Still, I gotta call bullshit on these posters. I mean look at these:
The one on the right pisses me off the most. “A comedy for anyone who punches in and checks out”? What the fuck, man. The movie is about the boss at the company. The character shown on the poster is a bartender at a sports bar, and he seems to enjoy himself at work. That has nothing to do with the movie, and nobody wants to see a rehash of OFFICE SPACE. This poster reminds me of some bullshitter trying too hard to sell me magazine subscriptions. Fuck this poster.
The one in the middle I guess is arguably the least ugly, which is sad. This one says “Working for the man sucks. Being the man blows.” I guess that is at least somewhere around 45% accurate about the content of the movie. But Mila Kunis really isn’t working for the man, and doesn’t have a giant hand either.
The one on the left, the only one I’ve seen printed on actual paper, is sadly the best one. If you’ve seen the movie it actually kind of makes sense, because there’s a testicle injury that’s central to the story. That’s why there’s one crushed walnut and why it’s “a comedy that hits you where it hurts.” This also kind of makes me think maybe there’s something more to the title – he’s a maker of cooking extract, but also he’s having this crisis in his marriage, there is alot of symbolism about having balls and maybe the semen is the extract of mankind, and– well, maybe not. It made more sense before I typed it.

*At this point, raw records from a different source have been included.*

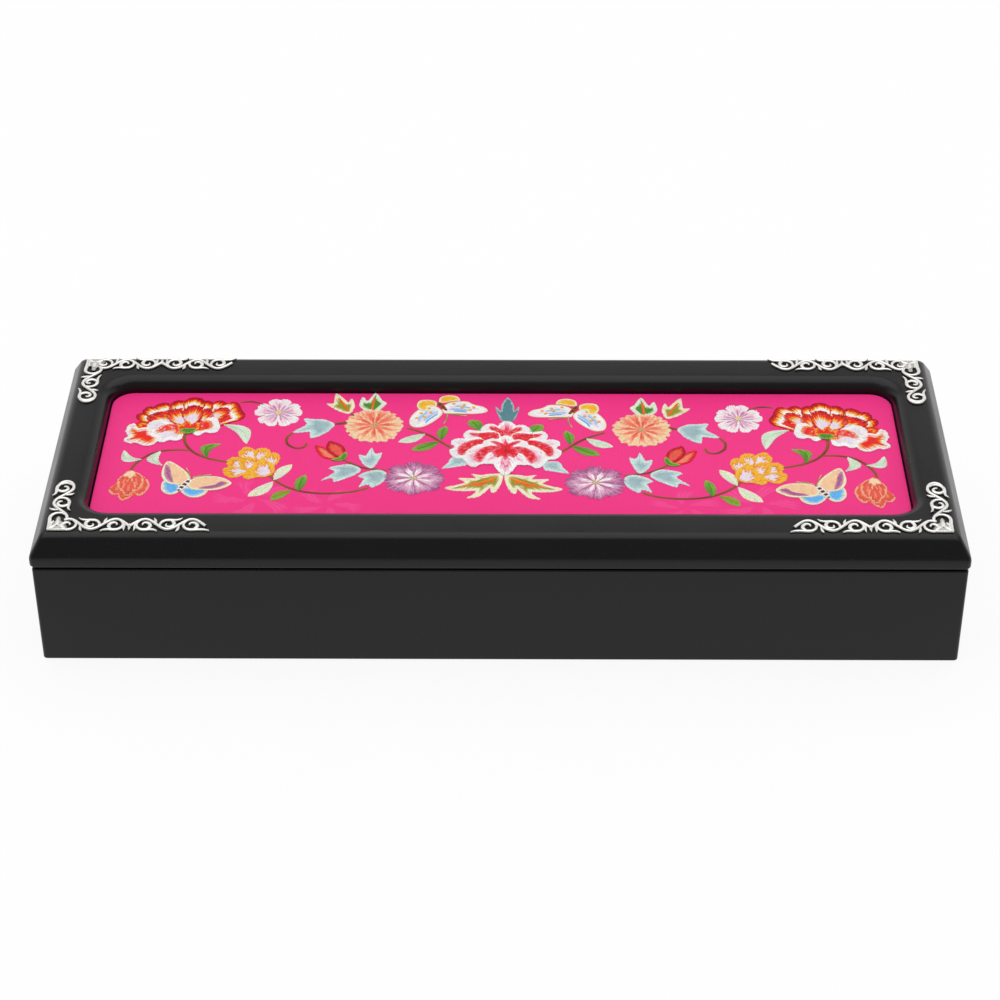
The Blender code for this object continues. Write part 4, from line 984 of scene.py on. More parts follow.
FAN_PEONY = (
    ("flame", 1, (-88.2, 11.5), ((-100.4, 15.4), (-102.4, 16.0), (-103.6, 17.8), (-103.2, 19.4),
     (-101.8, 19.8), (-100.2, 18.8), (-99.0, 17.0))),
    ("flame", 1, (-88.2, 11.5), ((-98.0, 17.4), (-101.4, 18.8), (-102.0, 21.2), (-100.9, 23.1),
     (-99.2, 23.2), (-97.8, 24.6), (-95.8, 25.1), (-94.4, 24.0), (-93.4, 21.6), (-94.6, 18.6))),
    ("flame", 1.4, (-88.2, 11.5), ((-94.4, 20.4), (-94.7, 23.0), (-93.9, 25.4), (-92.4, 26.3),
     (-90.8, 26.0), (-89.4, 24.6), (-89.6, 21.4), (-91.4, 19.6))),
    ("flame", 1.8, (-88.2, 11.5), ((-90.4, 21.6), (-90.9, 24.4), (-90.2, 26.6), (-88.2, 27.7),
     (-86.0, 27.2), (-84.8, 25.6), (-84.6, 22.8), (-86.4, 20.8), (-88.6, 20.6))),
    ("flame", 1.4, (-88.2, 11.5), ((-85.8, 21.0), (-85.6, 24.4), (-84.6, 26.1), (-83.2, 25.8),
     (-82.2, 24.0), (-82.4, 21.2), (-84.0, 19.6))),
    ("flame", 1, (-88.2, 11.5), ((-82.8, 20.2), (-83.0, 23.4), (-82.0, 25.6), (-80.2, 26.2),
     (-78.4, 25.0), (-77.0, 25.7), (-75.4, 25.2), (-74.6, 23.4), (-75.6, 21.2), (-78.6, 19.8))),
    ("flame", 1.4, (-86.0, 13.5), ((-79.0, 19.4), (-76.8, 22.2), (-74.9, 23.8), (-74.0, 21.8),
     (-72.9, 19.6), (-73.0, 17.6), (-74.2, 16.4), (-76.4, 15.2), (-79.4, 13.6), (-80.4, 16.4))),
    ("ember", 2, (-90.0, 12.0), ((-98.4, 13.6), (-100.6, 15.6), (-102.8, 15.6), (-103.6, 13.6),
     (-102.8, 10.8), (-100.6, 9.4), (-98.0, 10.6))),
    ("lick", 2, (-88.2, 11.5), ((-92.8, 13.8), (-97.4, 14.8), (-100.4, 16.8), (-99.8, 18.8),
     (-97.6, 20.4), (-95.4, 20.2), (-94.2, 18.8), (-92.6, 16.4))),
    ("lick", 2.4, (-88.2, 11.5), ((-89.6, 14.2), (-93.0, 15.0), (-95.2, 18.2), (-94.6, 21.0),
     (-92.6, 22.1), (-90.6, 20.8), (-89.4, 18.0))),
    ("lick", 2.4, (-88.2, 11.5), ((-84.2, 14.8), (-85.6, 18.4), (-84.9, 21.6), (-83.2, 22.3),
     (-81.9, 20.2), (-81.8, 17.2))),
    ("lick", 2, (-88.2, 11.5), ((-82.0, 14.4), (-83.2, 18.2), (-81.8, 21.0), (-80.0, 22.6),
     (-77.6, 22.2), (-77.0, 20.4), (-78.2, 17.6), (-79.8, 14.2))),
    ("lick", 2.8, (-88.2, 11.5), ((-87.4, 13.8), (-90.2, 17.0), (-90.8, 20.4), (-89.4, 22.8),
     (-87.4, 23.7), (-85.2, 22.6), (-84.6, 19.6), (-85.2, 16.2))),
    ("frill", 3, (-92.0, 13.5), ((-96.6, 10.8), (-100.0, 12.6), (-102.4, 12.2), (-103.8, 14.5),
     (-105.4, 13.2), (-105.7, 10.6), (-104.8, 8.6), (-105.7, 6.4), (-104.2, 4.9), (-102.0, 5.2),
     (-100.6, 4.2), (-98.8, 3.7), (-97.2, 4.5), (-96.2, 6.4), (-96.2, 8.6))),
    ("pale frill", 3.3, (-88.8, 11.6), ((-92.0, 12.4), (-95.2, 15.8), (-97.4, 16.4), (-99.6, 14.8),
     (-99.9, 11.6), (-99.2, 8.6), (-96.0, 8.0), (-93.0, 9.6))),
    ("pale frill", 3.6, (-89.6, 13.0), ((-89.4, 11.0), (-90.2, 13.2), (-92.2, 14.2), (-94.4, 13.8),
     (-96.8, 12.6), (-98.4, 10.4), (-98.4, 8.4), (-96.9, 7.4), (-96.4, 6.0), (-94.6, 5.4),
     (-93.0, 6.5), (-91.4, 6.2), (-90.0, 6.6), (-89.4, 8.4))),
    ("glow", 4, (-90.0, 14.0), ((-89.0, 9.6), (-89.2, 12.4), (-91.6, 14.0), (-94.2, 14.2),
     (-96.4, 12.6), (-97.4, 10.6), (-96.2, 9.8), (-94.6, 10.6), (-92.8, 10.6), (-91.0, 9.2))),
    ("pale frill", 3.2, (-86.6, 12.0), ((-86.4, 10.6), (-84.6, 14.4), (-83.0, 17.4), (-80.8, 17.4),
     (-79.8, 14.8), (-79.4, 12.4), (-80.0, 10.5), (-81.6, 9.9), (-83.4, 10.3), (-84.8, 8.7),
     (-86.3, 9.3))),
    ("glow", 3.8, (-86.8, 11.6), ((-86.4, 11.4), (-85.6, 14.2), (-83.6, 16.2), (-82.0, 15.6),
     (-81.4, 13.0), (-82.8, 11.6), (-84.8, 10.8))),
    ("glow", 4.5, (-88.2, 11.2), ((-88.3, 10.8), (-91.0, 11.6), (-91.0, 13.6), (-89.6, 14.0),
     (-88.6, 15.6), (-87.4, 14.2), (-86.2, 15.4), (-85.2, 13.2), (-85.6, 11.6))),
    ("calyx", 5.2, (-88.2, 14.6), ((-90.2, 11.6), (-88.1, 12.0), (-86.0, 11.8), (-86.4, 10.2),
     (-88.3, 9.5), (-89.9, 10.2))),
)
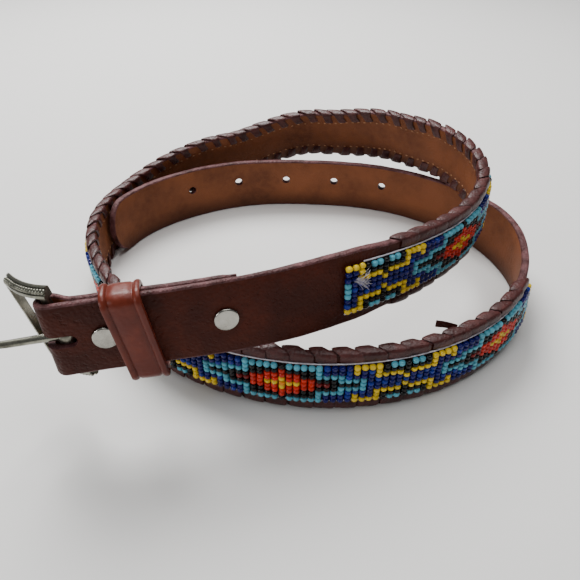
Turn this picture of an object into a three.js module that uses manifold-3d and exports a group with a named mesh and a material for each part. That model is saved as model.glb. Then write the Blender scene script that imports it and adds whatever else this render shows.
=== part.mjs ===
// Beaded leather belt, coiled about one turn and a half and standing on its lower edge.
// Millimetres, +Z up. From the front the buckle end is at the left and +X runs to the right.
import * as THREE from "three";
import { mergeVertices } from "three/addons/utils/BufferGeometryUtils.js";
import Module from "manifold-3d";

const wasm = await Module();
wasm.setup();

// Leather strap. Stations run along the coil laid out below, and the two ends lie a little past its ends.
const beltWidth = 25.4;
const coilLength = 898;
const foldEdge = -1.2;
const tipAt = 901;
const strapThickness = 2.8;
const skivedThickness = 2;
const edgeBevel = 0.5;
const tipLength = 11;
const tipBlunt = 0.14;
const touchGap = 0.3;
const crossingGap = 0.9;

// Fold at the buckle end, from the fold's edge
const foldBackLength = 54;
const foldBarRadius = 1.3;
const slotWidth = 4.2;
const slotClear = 0.8;

// Snap caps through the fold
const capRadius = 3.7;
const capRise = 1.2;
const capPostRadius = 1.6;
const capBackThickness = 0.8;
const firstCapAt = 15.3;
const secondCapAt = 49.4;

// Keeper loop
const keeperAt = 18.7;
const keeperWidth = 11;
const keeperWall = 1.1;
const keeperRidge = 0.5;
const keeperSlack = 3;
const keeperCorner = 2.2;
const keeperTilt = 5;

// Punched holes, from the first one to the tip
const holeRadius = 1.9;
const holeSpacing = 24.7;
const holeCount = 5;
const firstHoleFromTip = 148.3;
const holeRise = 2.3;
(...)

Anyway, that’s if you’ve seen the movie. If not it just says “Ha ha. Balls.” It’s like they say, IDIOCRACY is a documentary.
There’s a couple other posters I found online, one with a less ugly design and one that just shows Mila Kunis, and both say “Sticking it to the man has never looked so good.” Again, this has no connection to the movie at all. Kunis isn’t some kind of folk hero and doesn’t ever pretend to be. One of them shows Bateman with a black eye, as if he is “the man” who we are “sticking it to.”
I don’t know, man. I’m not saying I could do a better job. But I bet they could. Or at least they could follow MEN WHO STARE AT GOATS’s example and just make it look like the cover of my book.
I will end with an important rhetorical question related to the terrible marketing of IDIOCRACY. You ever notice how often they use that “guy shrugging” approach to comedy posters?